Франсуа Вийон
Шрифт:
Тысячелетняя традиция иконографии, основанная на Священном писании, стала предлагать уже свое видение смерти, начертанное на фронтонах соборов, — смерти, побежденной искуплением. Последний суд, воскрешение из мертвых — явления одного порядка. Король и епископы, солдаты и крестьяне, все общество пробуждается при звуках труб, и единственно, в чем заключается неравенство, — это в том, что одни — избранники божьи, а другие — проклятые им. Там и ростовщик со своей мошной на шее. Задыхаются обжоры. Иллюстрация смерти — только предупреждение от семи смертных грехов.
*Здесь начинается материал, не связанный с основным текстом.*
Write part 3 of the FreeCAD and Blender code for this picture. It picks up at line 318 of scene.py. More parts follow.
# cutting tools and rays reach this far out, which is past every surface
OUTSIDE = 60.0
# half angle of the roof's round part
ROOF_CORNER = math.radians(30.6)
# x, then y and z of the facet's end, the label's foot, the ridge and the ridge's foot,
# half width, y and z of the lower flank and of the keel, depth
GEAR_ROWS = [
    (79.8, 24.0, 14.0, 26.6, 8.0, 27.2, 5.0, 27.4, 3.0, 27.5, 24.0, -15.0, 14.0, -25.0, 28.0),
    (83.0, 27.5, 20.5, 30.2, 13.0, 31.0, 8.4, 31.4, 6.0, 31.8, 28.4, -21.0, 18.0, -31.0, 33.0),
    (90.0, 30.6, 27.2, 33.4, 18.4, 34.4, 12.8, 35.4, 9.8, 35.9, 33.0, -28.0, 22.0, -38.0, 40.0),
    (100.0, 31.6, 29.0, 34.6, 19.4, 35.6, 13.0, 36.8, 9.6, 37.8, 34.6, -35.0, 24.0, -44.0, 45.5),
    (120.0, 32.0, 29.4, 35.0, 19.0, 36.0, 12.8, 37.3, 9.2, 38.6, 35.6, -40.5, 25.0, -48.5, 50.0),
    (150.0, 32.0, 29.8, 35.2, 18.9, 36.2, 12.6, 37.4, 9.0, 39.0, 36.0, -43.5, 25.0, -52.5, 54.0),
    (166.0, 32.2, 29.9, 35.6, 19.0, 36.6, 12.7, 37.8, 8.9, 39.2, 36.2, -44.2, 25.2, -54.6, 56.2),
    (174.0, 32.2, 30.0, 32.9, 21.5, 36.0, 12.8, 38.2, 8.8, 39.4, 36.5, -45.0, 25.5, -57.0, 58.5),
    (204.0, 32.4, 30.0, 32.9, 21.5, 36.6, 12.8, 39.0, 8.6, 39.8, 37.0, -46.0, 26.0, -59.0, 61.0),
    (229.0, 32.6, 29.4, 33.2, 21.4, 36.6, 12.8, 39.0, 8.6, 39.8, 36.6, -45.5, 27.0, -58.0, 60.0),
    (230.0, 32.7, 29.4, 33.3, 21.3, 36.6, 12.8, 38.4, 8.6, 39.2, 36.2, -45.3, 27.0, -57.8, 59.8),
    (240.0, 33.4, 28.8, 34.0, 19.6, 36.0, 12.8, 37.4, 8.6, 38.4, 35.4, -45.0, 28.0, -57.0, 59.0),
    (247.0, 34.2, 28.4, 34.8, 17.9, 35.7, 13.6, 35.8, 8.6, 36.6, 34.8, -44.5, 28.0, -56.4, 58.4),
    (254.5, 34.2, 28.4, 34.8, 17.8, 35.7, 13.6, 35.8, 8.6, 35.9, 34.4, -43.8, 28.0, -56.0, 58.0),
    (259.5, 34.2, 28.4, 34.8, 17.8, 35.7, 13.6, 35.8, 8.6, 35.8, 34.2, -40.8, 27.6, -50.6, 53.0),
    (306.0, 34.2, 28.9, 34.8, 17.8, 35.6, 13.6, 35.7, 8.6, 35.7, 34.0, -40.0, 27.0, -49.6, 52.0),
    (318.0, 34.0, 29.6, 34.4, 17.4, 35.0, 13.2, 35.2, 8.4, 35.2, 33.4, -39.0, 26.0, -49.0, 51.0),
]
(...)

Все меняется, когда на сцену выходит поколение, познавшее наваждение чумы и военные беды. Смерть перестает быть переходом к вечным мукам или вечному спасению. Она сама по себе большое несчастье,
Смерть — не состояние, она — враг. И иконография быстро отводит ей то место, которое в течение тысячелетия принадлежало Дьяволу и иже с ним.
С изображений смерти Христа и детей человеческих сходит налет просветленности, присущей им ранее. Появляется трагическая маска смерти, отражающая муки, пережитые в момент перехода от жизни к смерти. Тлен уже делает свое дело, становясь основой смерти.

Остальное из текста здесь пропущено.